[START SUPPLIED INFORMATION]

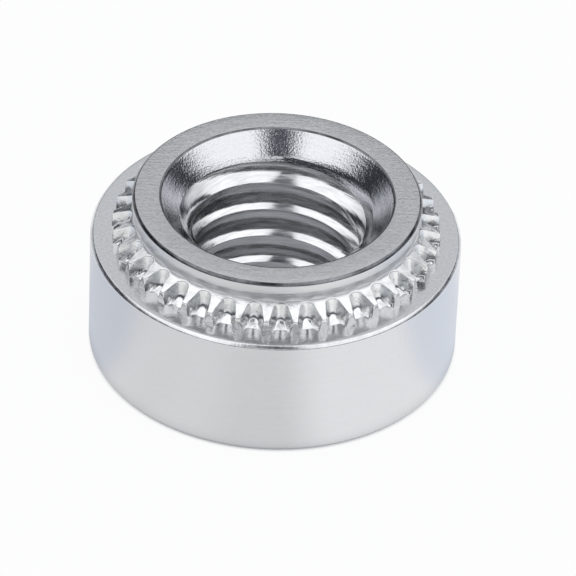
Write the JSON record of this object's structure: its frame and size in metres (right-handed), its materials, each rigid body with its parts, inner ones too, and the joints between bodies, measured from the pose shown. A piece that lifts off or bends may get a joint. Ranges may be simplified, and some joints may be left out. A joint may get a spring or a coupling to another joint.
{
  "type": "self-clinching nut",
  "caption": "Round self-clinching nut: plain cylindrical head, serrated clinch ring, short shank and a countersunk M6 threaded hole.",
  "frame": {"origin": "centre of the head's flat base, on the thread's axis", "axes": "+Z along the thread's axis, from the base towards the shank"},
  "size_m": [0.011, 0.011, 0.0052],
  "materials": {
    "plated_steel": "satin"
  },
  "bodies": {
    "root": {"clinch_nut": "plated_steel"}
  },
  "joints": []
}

[END SUPPLIED INFORMATION]

Using the data above, return each line exactly as written.

**RESULT FOR THIS TASK**
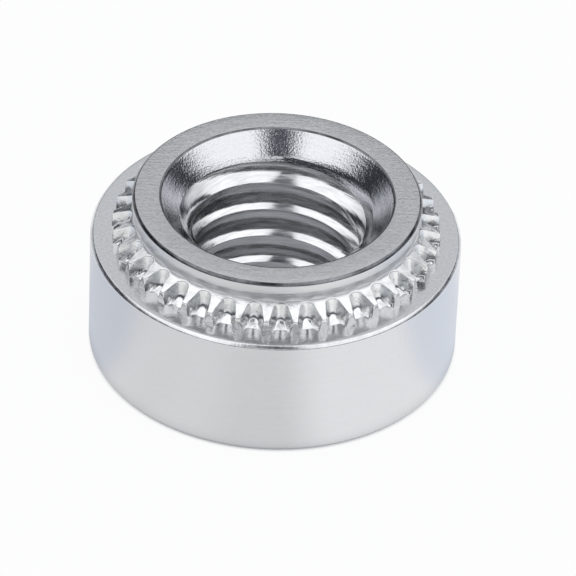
Write the JSON record of this object's structure: its frame and size in metres (right-handed), its materials, each rigid body with its parts, inner ones too, and the joints between bodies, measured from the pose shown. A piece that lifts off or bends may get a joint. Ranges may be simplified, and some joints may be left out. A joint may get a spring or a coupling to another joint.
{
  "type": "self-clinching nut",
  "caption": "Round self-clinching nut: plain cylindrical head, serrated clinch ring, short shank and a countersunk M6 threaded hole.",
  "frame": {"origin": "centre of the head's flat base, on the thread's axis", "axes": "+Z along the thread's axis, from the base towards the shank"},
  "size_m": [0.011, 0.011, 0.0052],
  "materials": {
    "plated_steel": "satin"
  },
  "bodies": {
    "root": {"clinch_nut": "plated_steel"}
  },
  "joints": []
}